AMD Lead Engineer Sam Naffziger recently provided a presentation covering the AMD Radeon 7000 graphics card announcements. Afterward, Steve Burke (GN) was able to get a little extra time after the presentation to go over highlights while also covering some questions. The PC community has seen a number of changes since multiple GPU configurations such as AMD Crossfire or NVIDIA SLI effectively came to an end. Each company is moving beyond them with new approaches. While NVIDIA has invested itself into RT Cores and Tensor Cores combined with DLSS, AMD has focused on chiplets, compute units and FSR.

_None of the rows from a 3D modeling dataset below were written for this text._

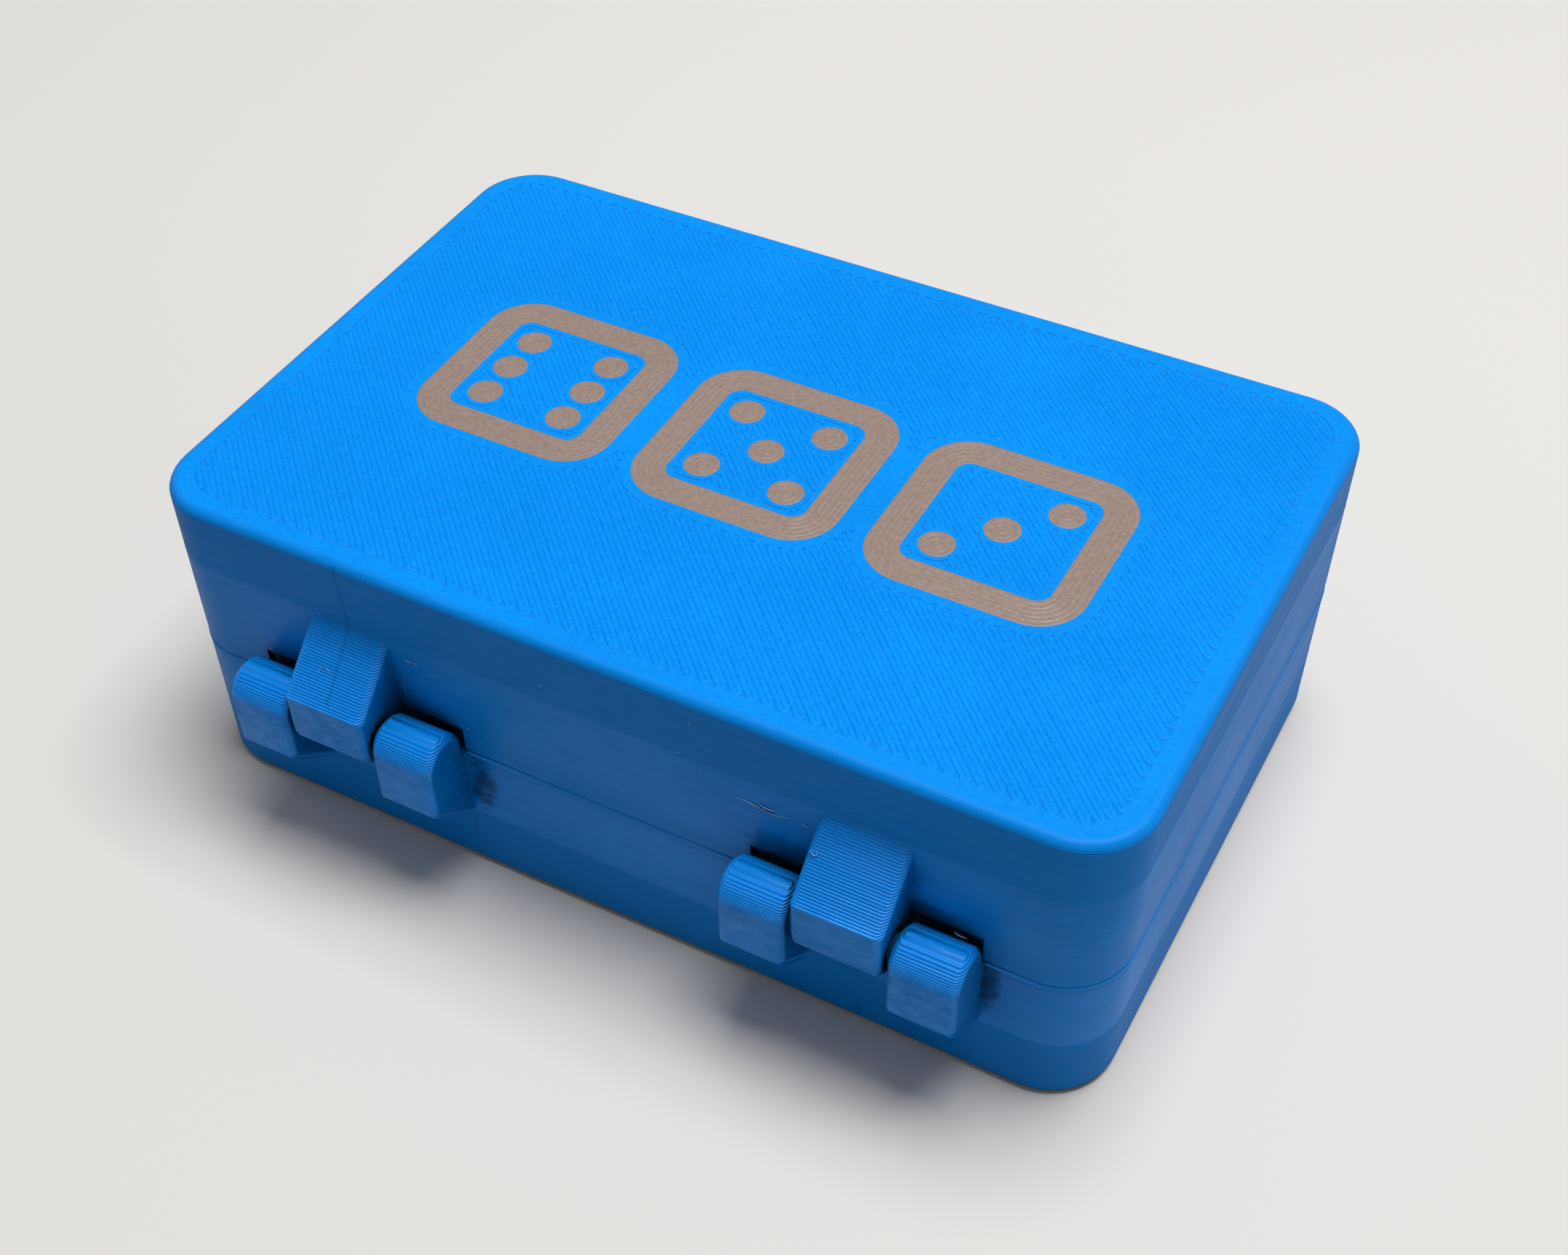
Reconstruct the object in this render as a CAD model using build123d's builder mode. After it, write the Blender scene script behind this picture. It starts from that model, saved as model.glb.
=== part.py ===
from build123d import *
import os

# Dice box with a hinged lid, printed in place: the base tray and the lid come off the printer
# already joined, and the lid swings on cone pivots until it lies flat behind the tray.
#
# Frame: X runs along the box, parallel to the hinge axis. The hinges stand on the +Y wall and
# the front, where the box opens, faces -Y. Z is up. The origin is the middle of the underside.
# All sizes are millimetres.

# Box body
box_length = 95.0  # over the two end walls
box_width = 61.7  # over the front wall and the hinge wall
box_height = 33.3  # closed, from the underside to the top
parting_height = 15.5  # where the tray's rim meets the lid's rim
corner_radius = 6.4  # upright corners, outside
wall = 2.4
floor_thickness = 2.0
roof_thickness = 2.0
edge_chamfer = 1.0  # round the underside and round the top
rim_chamfer = 0.2  # on the outer edge of both rims
inner_chamfer = 0.8  # where the walls meet the floor and the roof

# Lip that stands on the tray's rim and locates the lid
lip_height = 2.0
lip_thickness = 1.2
lip_clearance = 0.2
lip_lead_in = 0.3  # chamfer along the top of the lip
lip_stop = 12.0  # bare rim beside the hinge wall, where the lid has to swing

# Snap bead on the front of the lip, with its groove in the lid
snap_length = 16.0
snap_radius = 0.35
snap_clearance = 0.2

# Thumb scoop in the tray's front wall, under the lid's rim
scoop_width = 14.0
scoop_depth = 1.0

# Hinges
hinge_spacing = 51.4  # from the middle of one hinge to the middle of the other
middle_knuckle_width = 8.5  # the lid's knuckle
side_knuckle_width = 6.5  # the tray's knuckles, one on each side of it
knuckle_gap = 0.45  # between neighbouring knuckles
knuckle_radius = 2.7
knuckle_wall_gap = 0.3  # between a knuckle and the hinge wall's plane
knuckle_edge = 0.5  # chamfer along the sides of a knuckle
neck_drop = 1.15  # from the hinge axis to where a knuckle stands clear of its wall
relief_radius = 3.5  # hollow in a wall behind the knuckles of the other body
lid_arm_rise = 9.4  # from the hinge axis to where the slope of an arm meets the wall
lid_face_rise = 3.75  # from the hinge axis to where the upright face of an arm ends
tray_arm_rise = 9.6
tray_face_rise = 4.9
pivot_radius = 1.9  # cone pivot, at the side knuckle's face
pivot_tip_radius = 0.5
pivot_length = 1.4

# Inlaid die faces, printed flush with the lid's top in a second colour
face_size = 20.5
face_pitch = 23.4
face_corner = 4.6
face_stroke = 3.2
pip_diameter = 3.4
pip_pitch = 4.3
inlay_depth = 0.6

# Worked out from the sizes above
inner_length = box_length - 2 * wall
inner_width = box_width - 2 * wall
inner_radius = corner_radius - wall
lip_length = inner_length + 2 * lip_thickness
lip_width = inner_width + 2 * lip_thickness
lip_radius = inner_radius + lip_thickness
snap_height = parting_height + lip_height / 2
scoop_radius = (scoop_width**2 / 4 + scoop_depth**2) / (2 * scoop_depth)
wall_y = box_width / 2
axis_height = box_height / 2  # the lid's top comes down level with the underside at 180 degrees
axis_y = wall_y + knuckle_wall_gap + knuckle_radius
arm_face_y = axis_y + knuckle_radius
pivot_face = middle_knuckle_width / 2 + knuckle_gap  # from a hinge's middle to a side knuckle
side_offset = pivot_face + side_knuckle_width / 2
hinge_middles = (-hinge_spacing / 2, hinge_spacing / 2)
hinge_sides = (-1, 1)
pip_cells = {
    "three": ((-1, -1), (0, 0), (1, 1)),
    "five": ((-1, -1), (-1, 1), (0, 0), (1, -1), (1, 1)),
    "six": ((-1, -1), (-1, 0), (-1, 1), (1, -1), (1, 0), (1, 1)),
}
face_x = {name: (i - 1) * face_pitch for i, name in enumerate(pip_cells)}


def hinge_knuckle(width, up, arm_rise, face_rise):
    """A knuckle on its sloping arm. up is -1 for the tray's knuckles and 1 for the lid's."""
    back_y = axis_y - knuckle_radius
    root_y = wall_y - wall / 2
    root_rise = arm_rise + (arm_rise - face_rise) / (arm_face_y - wall_y) * (wall_y - root_y)
    neck = max(neck_drop, (parting_height - axis_height) * up)
    with BuildPart() as knuckle:
        with BuildSketch(Plane.YZ.offset(-width / 2)):
            with BuildLine():
                Polyline(
                    (back_y, axis_height),
                    (back_y, axis_height + up * neck),
                    (root_y, axis_height + up * neck),
                    (root_y, axis_height + up * root_rise),
                    (arm_face_y, axis_height + up * face_rise),
                    (arm_face_y, axis_height),
                )
                ThreePointArc(
                    (arm_face_y, axis_height),
                    (axis_y, axis_height - up * knuckle_radius),
                    (back_y, axis_height),
                )
            make_face()
        extrude(amount=width)
        side_edges = knuckle.faces().filter_by(Axis.X).edges()
        chamfer(side_edges.filter_by(lambda e: e.center().Y > axis_y - knuckle_radius / 2), knuckle_edge)
    return knuckle.part


def reliefs(middles, width):
    """Hollows in a wall behind the knuckles of the other body, about the hinge axis."""
    with Locations(*[(x, axis_y, axis_height) for x in middles]):
        Cylinder(
            relief_radius, width + 2 * knuckle_gap, rotation=(0, 90, 0), mode=Mode.SUBTRACT
        )


def rim_band(clearance):
    """The strip of rim that carries the lip, open along the hinge wall, widened by a clearance."""
    with BuildSketch(Plane.XY.offset(parting_height)) as band:
        RectangleRounded(
            lip_length + 2 * clearance, lip_width + 2 * clearance, lip_radius + clearance
        )
        RectangleRounded(inner_length, inner_width, inner_radius, mode=Mode.SUBTRACT)
        with Locations((0, wall_y)):
            Rectangle(box_length, 2 * (lip_stop - clearance), mode=Mode.SUBTRACT)
    return band.sketch


def face_ring(name):
    """The outline of a die face, on the lid's top."""
    with BuildSketch(Plane.XY.offset(box_height)) as ring:
        with Locations((face_x[name], 0)):
            RectangleRounded(face_size, face_size, face_corner)
            offset(amount=-face_stroke, mode=Mode.SUBTRACT)
    return ring.sketch


def face_pips(name):
    """The pips of a die face, on the lid's top."""
    spots = [(face_x[name] + col * pip_pitch, row * pip_pitch) for col, row in pip_cells[name]]
    with BuildSketch(Plane.XY.offset(box_height)) as pips:
        with Locations(*spots):
            Circle(pip_diameter / 2)
    return pips.sketch


side_knuckle = hinge_knuckle(side_knuckle_width, -1, tray_arm_rise, tray_face_rise)
middle_knuckle = hinge_knuckle(middle_knuckle_width, 1, lid_arm_rise, lid_face_rise)
rings = {name: face_ring(name) for name in pip_cells}
pips = {name: face_pips(name) for name in pip_cells}

# Base tray
with BuildPart() as base_tray:
    with BuildSketch():
        RectangleRounded(box_length, box_width, corner_radius)
    extrude(amount=parting_height)
    chamfer(base_tray.edges().group_by(Axis.Z)[0], edge_chamfer)
    chamfer(base_tray.edges().group_by(Axis.Z)[-1], rim_chamfer)
    with BuildSketch(Plane.XY.offset(floor_thickness)):
        RectangleRounded(inner_length, inner_width, inner_radius)
    extrude(amount=parting_height - floor_thickness, mode=Mode.SUBTRACT)
    floor_edges = base_tray.edges().filter_by_position(Axis.Z, floor_thickness, floor_thickness)
    chamfer(floor_edges, inner_chamfer)

    # lip, snap bead and thumb scoop
    extrude(rim_band(0), amount=lip_height)
    chamfer(base_tray.edges().group_by(Axis.Z)[-1], lip_lead_in)
    with Locations((0, -lip_width / 2, snap_height)):
        Cylinder(snap_radius, snap_length, rotation=(0, 90, 0))
    with Locations((0, scoop_depth - wall_y - scoop_radius, parting_height)):
        Sphere(scoop_radius, mode=Mode.SUBTRACT)

    # side knuckles, each with a cone pivot that points at the middle of its hinge
    reliefs(hinge_middles, middle_knuckle_width)
    for middle in hinge_middles:
        for side in hinge_sides:
            with Locations((middle + side * side_offset, 0, 0)):
                add(side_knuckle)
            pivot_x = middle + side * (pivot_face - pivot_length / 2)
            with Locations(Location((pivot_x, axis_y, axis_height), (0, -90 * side, 0))):
                Cone(pivot_radius, pivot_tip_radius, pivot_length)
base_tray.part.label = "base_tray"

# Lid
with BuildPart() as lid:
    with BuildSketch(Plane.XY.offset(parting_height)):
        RectangleRounded(box_length, box_width, corner_radius)
    extrude(amount=box_height - parting_height)
    chamfer(lid.edges().group_by(Axis.Z)[0], rim_chamfer)
    chamfer(lid.edges().group_by(Axis.Z)[-1], edge_chamfer)
    with BuildSketch(Plane.XY.offset(parting_height)):
        RectangleRounded(inner_length, inner_width, inner_radius)
    roof_height = box_height - roof_thickness
    extrude(amount=roof_height - parting_height, mode=Mode.SUBTRACT)
    chamfer(lid.edges().filter_by_position(Axis.Z, roof_height, roof_height), inner_chamfer)

    # rebate that the lip fits, with the snap bead's groove
    extrude(rim_band(lip_clearance), amount=lip_height + lip_clearance, mode=Mode.SUBTRACT)
    with Locations((0, -lip_width / 2, snap_height)):
        Cylinder(
            snap_radius + snap_clearance,
            snap_length + 2 * snap_clearance,
            rotation=(0, 90, 0),
            mode=Mode.SUBTRACT,
        )

    # middle knuckles, with a socket for a cone pivot in each side
    reliefs([m + s * side_offset for m in hinge_middles for s in hinge_sides], side_knuckle_width)
    for middle in hinge_middles:
        with Locations((middle, 0, 0)):
            add(middle_knuckle)
        for side in hinge_sides:
            socket_x = middle + side * (middle_knuckle_width / 2 - pivot_length / 2)
            with Locations(Location((socket_x, axis_y, axis_height), (0, -90 * side, 0))):
                Cone(pivot_radius, pivot_tip_radius, pivot_length, mode=Mode.SUBTRACT)

    # pockets for the inlaid die faces
    for name in pip_cells:
        extrude(rings[name], amount=-inlay_depth, mode=Mode.SUBTRACT)
        extrude(pips[name], amount=-inlay_depth, mode=Mode.SUBTRACT)
lid.part.label = "lid"

os.makedirs("parts", exist_ok=True)
export_step(base_tray.part, "parts/base_tray.step")
export_step(lid.part, "parts/lid.step")

# Inlays: a ring and its pips for each die face
for name in pip_cells:
    with BuildPart() as ring_inlay:
        extrude(rings[name], amount=-inlay_depth)
    ring_inlay.part.label = f"ring_of_{name}"
    export_step(ring_inlay.part, f"parts/ring_of_{name}.step")

    with BuildPart() as pips_inlay:
        extrude(pips[name], amount=-inlay_depth)
    pips_inlay.part.label = f"pips_of_{name}"
    export_step(pips_inlay.part, f"parts/pips_of_{name}.step")
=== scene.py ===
"""A hinged dice box as it comes off a printer: layered walls, laid lines and inlaid die faces.

Lengths are worked out in millimetres and turned into metres when a mesh is made.
"""
import math
from types import SimpleNamespace

import bmesh
import bpy
import numpy as np
from mathutils import Matrix, Vector


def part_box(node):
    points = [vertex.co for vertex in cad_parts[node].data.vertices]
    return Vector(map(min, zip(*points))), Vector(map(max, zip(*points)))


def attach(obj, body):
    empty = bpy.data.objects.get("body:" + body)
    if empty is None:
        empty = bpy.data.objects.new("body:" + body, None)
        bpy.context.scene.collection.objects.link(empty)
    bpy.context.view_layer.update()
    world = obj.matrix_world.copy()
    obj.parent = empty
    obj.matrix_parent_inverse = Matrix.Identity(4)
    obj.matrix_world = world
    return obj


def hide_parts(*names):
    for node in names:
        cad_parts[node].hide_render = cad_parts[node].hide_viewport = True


bl_info = {
    "name": "Printed dice box",
    "version": (1, 0, 0),
    "blender": (4, 5, 0),
    "location": "View3D > Sidebar > Dice Box",
    "description": "Builds the printed surfaces of a hinged dice box on its packed frame",
    "category": "Object",
}

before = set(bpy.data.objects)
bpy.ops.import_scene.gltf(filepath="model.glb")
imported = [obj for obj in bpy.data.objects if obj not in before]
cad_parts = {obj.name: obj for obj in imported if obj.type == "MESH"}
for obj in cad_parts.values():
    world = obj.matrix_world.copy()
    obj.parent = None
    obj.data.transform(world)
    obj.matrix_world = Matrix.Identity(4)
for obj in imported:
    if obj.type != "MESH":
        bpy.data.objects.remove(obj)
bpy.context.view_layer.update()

MM = 0.001
# the sizes that follow are in millimetres, unless a comment says otherwise
TOUCH = 1e-6  # two heights closer than this are the same
NEARBY = 0.01  # a point closer than this to a plane of the CAD lies on it
FACES = ("three", "five", "six")
AXIS_HEIGHT = 16.65  # of the hinge
RIM_HEIGHT = 15.5  # where the rims of the two halves meet
SHARP = 68  # an edge that turns by more than this stays sharp, in degrees
TALL = 40.0  # the top of the height scale of SHEEN_ZONES
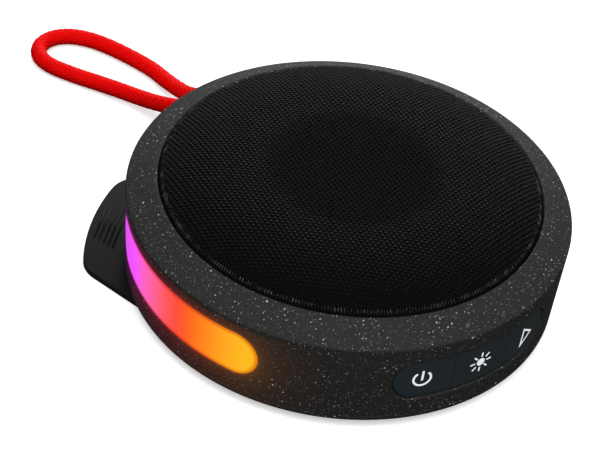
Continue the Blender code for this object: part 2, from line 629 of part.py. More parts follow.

AMD Lead Engineer Sam Naffziger previously worked on introducing chiplet designs with the Ryzen Zen and Epyc line of processors in 2016 but explains in this follow-up presentation that incorporating them into AMD’s RDNA3 GPUs doesn’t follow the exact same approach but does still yield cost-saving rewards and performance improvements. It was towards the end of 2017 that he moved on to AMD’s graphics card division to begin developing the RDNA3 chiplet architecture.
Sam begins by identifying three factors of scale improvement for SoCs, CPUs, and GPUs: analog I/O, memory cache, and logic. While logic has managed to continue to make gains with shrinking nodes analog I/O and memory cache have nearly flatlined in terms of performance gains since moving from 7nm. In an ironic twist, potential manufacturing cost savings are lost since even though the die has shrunk the other factors remain mostly the same and those costs continue to rise. However, one advantage that is maintained with the shrinking node is logic power consumption.
Enter GPU chiplets
Mr. Naffziger explains that by using chiplet designs for CPUs and GPUs manufacturing costs are significantly reduced but they also allow an easier path for product refreshes, or new architecures, along with improved yields in regards to wafer defects. In adapting chiplets to GPUs different nodes can be adapted for DDR memory, PCI express, bandwidth, and other GPU-specific tasks, versus a complete die redesign thus reducing the resources needed to develop a new GPU or adapt it to newer technology. AMD’s Infinity Fabric has been adapted for RDNA3 to provide an industry-leading 5.3 TB/s of peak bandwidth, almost 10x more than previously seen with Ryzen and Epyc. Sam finishes by showing how using a chiplet approach also allowed further die shrinkage by partitioning DDR6 interfaces to them.